William Murray, 1st Earl of Mansfield was a British barrister, politician and judge.
Background
1st Earl of Mansfield was born William Murray on March 2, 1705, at Scone, Scotland, the fourth son of the 5th Viscount of Stormont and his wife, Margaret, née Scott, and one of eleven children.
Scion of a poor and noble family, he went to England at the age of 14.
Education
Murray was educated at Perth Grammar School, where he was taught Latin, English grammar, and essay writing skills.
After an examination in May 1723, Murray was accepted into Christ Church, Oxford, having scored higher in the examination than any other King's Scholar that year.
Career
He became a barrister in 1730, entered parliament in 1742, and was for 14 years a minister of the Crown. A moderate Tory, he served as solicitor-general, attorney-general, and leader of the House of Commons.
As chief justice of the king's bench, his genius flowered, and for 32 years he dominated the law. As a jurist he was both rationalist and reformer, and he sought to eliminate pedantry and technicalities. In retrospect his qualities are conspicuous in four fields.
He founded both English and U. S. modern commercial law by translating trade practices into the law without sacrificing flexibility. In quasi-contract he generalized the scattered fragments of case law upon the basis of unjust enrichment, holding that the court could enforce an obligation in the absence of a contract where not doing so would result in the unjust enrichment of one party at the expense of another.
Today, if sometimes criticized, this concept is winning acceptance, especially in the United States, in the related doctrine of restitution. In contract and in his treatment of equity, a system of law which grew up side by side with the common law as a way to avoid common law rigidities, he was too far in advance of his age to win the same success.

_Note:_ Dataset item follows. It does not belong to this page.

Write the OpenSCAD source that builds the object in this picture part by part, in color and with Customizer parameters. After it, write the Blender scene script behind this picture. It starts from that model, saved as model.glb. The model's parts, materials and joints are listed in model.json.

But the moral obligation behind a promise which he emphasized, and the fusion of common law and equity he advocated, at least represented a generous approach to vital problems that has attracted ardent minds in the United States as in Britain. Never a "mere lawyer, " he was at once a cultured man of the world, a jurist, and a judge. He was created Earl of Mansfield in 1776.
Achievements
His decisions reflected the Age of Enlightenment and moved England on the path to abolishing slavery and the slave trade. He advanced commercial law in ways that helped establish the nation as the world leader in industry, finance and trade. He modernised both English law and the English courts system; he sped up the system for submitting motions and reformed the way judgments were given to reduce time and expense for the parties. For his work in Carter v Boehm and Pillans v Van Mierop, he has been called the founder of English commercial law.
Politics
In politics he was adroit, persuasive, and prudent, but it was with relief that he accepted appointment as chief justice of the king's bench, the highest common law court, with the title of Lord Mansfield, in 1756.
Personality
Unlike other barristers, Mansfield was noted for always keeping a cool head and being "prudent to the point of timidity". He was criticised for being "moderate and dispassionate".
Connections
Murray married Elizabeth Finch. They did not have children and took on care of their niece, Lady Elizabeth Murray, after her mother died.
When Mansfield's nephew Captain Sir John Lindsay returned to Britain in 1765 following the Seven Years' War and his assignment in the West Indies, he brought his natural daughter Elizabeth. Of half African descent, she was born into slavery in 1761, the daughter of Maria Bell, an enslaved woman.
Lindsay asked Murray to take on her care and education, and she was baptized Dido Elizabeth Belle in 1766 in London.